Tools for HashiCorp Vault Monitoring | Datadog

Tools for HashiCorp Vault monitoring

Author Kai Xin Tai

Published: 4月 20, 2021

In Part 1, we looked at the key metrics for monitoring the health and performance of your HashiCorp Vault deployment. We also discussed how Vault server and audit logs can give you additional context for troubleshooting issues ranging from losses in availability to policy misconfiguration. Now, we’ll show you how to access this data with tools that ship with Vault. In particular, we will look at how to:

Query Vault’s HTTP APIs for telemetry data

Vault exposes HTTP APIs that allow operators to perform configuration tasks and gain insight into how their clusters are performing. In this section, we will briefly discuss a few endpoints that are particularly useful for monitoring.

Check on Vault’s health with /sys/health

First, you can invoke the /sys/health endpoint to view the health status of your Vault server in a JSON response:

$ curl http://127.0.0.1:8200/v1/sys/health

{ 
  "initialized": true,
  "sealed": true,
  "standby": false,
  "performance_standby": false,
  "replication_performance_mode": "disabled",
  "replication_dr_mode": "disabled",
  "server_time_utc": 1600787470,
  "version": "1.5.3",
  "cluster_name": "vault-cluster-0da5669c",
  "cluster_id": "d5638002-c2cd-f6d6-8548-dd2575af1af6"
}

The response provides a high-level overview of your Vault server’s health, including its seal status, the cluster it belongs to, and the version it is running. In this example, the Vault is sealed, meaning that all its data is encrypted and it will not be able to respond to any incoming client requests.

Ensure your clusters are properly replicated with /sys/replication

In Part 1, we discussed how Vault supports performance replication to enhance scalability as well as disaster recovery replication to minimize downtime during a failure. To recap, a cluster assumes the leader role (primary) and has a number of followers (secondaries).
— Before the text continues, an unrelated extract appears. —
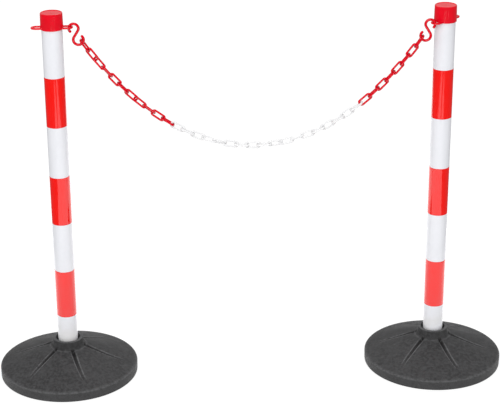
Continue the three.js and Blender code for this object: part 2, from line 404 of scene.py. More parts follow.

Changes on the primary cluster are recorded as Write-Ahead Logs (WALs), which are then shipped to the secondary clusters and synchronized to create a replica. By querying the /sys/replication endpoint, you can identify the mode of the replicated cluster (i.e., primary or secondary) as well as the progress of WAL synchronizations.

curl http://127.0.0.1:8200/v1/sys/replication/status

The output for a performance primary cluster should resemble the following:

{
  "performance": {
    "cluster_id": "1598d434-dfec-1f48-f019-3d22a8075bf9",
    "known_secondaries": ["2"],
    "last_wal": 291,
    "merkle_root": "43f40fc775b40cc76cd5d7e289b2e6eaf4ba138c",
    "mode": "primary",
    "primary_cluster_addr": "",
    "secondaries": [
      {
        "api_address": "https://127.0.0.1:49253",
        "cluster_address": "https://127.0.0.1:49256",
        "connection_status": "connected",
        "last_heartbeat": "2020-06-10T15:40:46-07:00",
        "node_id": "2"
      }
    ],
    "state": "running"
  }
}

Similarly, calling the endpoint on a performance secondary cluster would return something like the following:

{
  "performance": {
    "cluster_id": "1598d434-dfec-1f48-f019-3d22a8075bf9",
    "known_primary_cluster_addrs": ["https://127.0.0.1:8201"],
    "last_remote_wal": 291,
    "merkle_root": "43f40fc775b40cc76cd5d7e289b2e6eaf4ba138c",
    "mode": "secondary",
    "primaries": [
      {
        "api_address": "https://127.0.0.1:49244",
        "cluster_address": "https://127.0.0.1:8201",
        "connection_status": "connected",
        "last_heartbeat": "2020-06-10T15:40:46-07:00"
      }
    ],
    "state": "stream-wals"
  }
}

Comparing the responses from your primary and secondary clusters can help you determine if they are in sync. If they are, you should expect to see that:

  • state of the secondary is stream-wals
  • last_remote_wal on the secondary matches the last_wal on the primary after writing replicated data
  • merkle_root on the primary matches the secondary

Run the vault debug command for a deeper look at your cluster

Vault also comes with a command line interface (CLI) that lets you manage your clusters and retrieve telemetry data. The vault debug command is particularly useful for monitoring, as it allows you to gather a wide range of information about your Vault cluster over a given period of time, without having to make multiple API calls. The -target flag lets you specify the type of information to collect (e.g., metrics, runtime profiling data, replication status). If you do not specify any targets, Vault will collect all information by default. You can also configure how long you want the command to run (with the -duration flag) as well as how often you want to poll information (with the -interval flag for server status and profiling data, and the -metrics-interval flag for metrics). The following command configures Vault to collect data every 30 seconds for 30 minutes.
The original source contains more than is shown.